The U.S. has also issued a 30-day sanctions waiver allowing India to buy Russian oil, and Trump has floated potential naval escorts through the strait. But as analysts noted, escorting a single tanker doesn’t change the supply equation when over a hundred vessels normally pass through the strait each day. The risk calculus for shipping companies — dealing with drone threats, mine risks, and cancelled war-risk insurance — is going to take more than a symbolic escort to resolve.
The Bottom Line for Your Wallet
Let’s cut through all the geopolitics and scenario modeling and answer the simple question: how much more are you going to pay?
If you’re an American driver filling up a typical 15-gallon tank: you’re already paying about $9.00 more per fill-up than you were two weeks ago.

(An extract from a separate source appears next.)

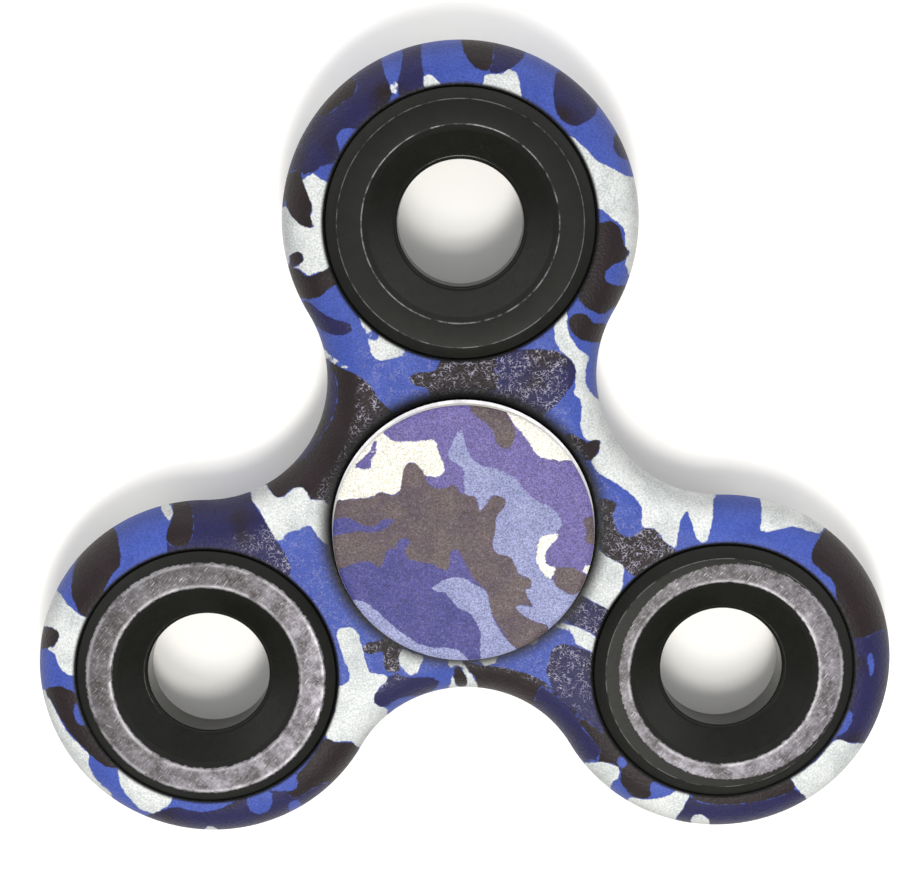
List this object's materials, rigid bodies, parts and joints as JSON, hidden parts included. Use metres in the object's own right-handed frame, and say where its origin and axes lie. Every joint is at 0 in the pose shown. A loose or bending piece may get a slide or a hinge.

If the prolonged conflict scenario plays out, that gap widens to about $15–16 per fill-up. Under escalation, it could be $30 or more per fill-up. Over the course of a year with a prolonged conflict, that’s roughly $1,000–1,300 in additional fuel costs for a household with one car.
If you’re a European driver filling a typical 50-litre tank: the increase so far is about €21.50 per fill-up. Under prolonged conflict, expect €35–36 extra per fill. Under escalation, €55–60 extra. The annual burden runs between €850 and €1,500 extra depending on the scenario.
And these are just the direct fuel costs. They don’t include the secondary inflation effects — higher grocery bills, more expensive flights, rising delivery costs, and the general squeeze on household budgets that comes when energy prices spike.
The war in Iran didn’t just change the map of the Middle East. It changed the number on the pump — and that number is going to stay elevated for a while, no matter how this plays out. Even the best-case ceasefire scenario leaves prices above pre-war levels for weeks as the logistics of reopening the strait, restarting shut-in production, and rebuilding confidence in shipping insurance all take time.
Welcome to the new normal. Your wallet feels it already.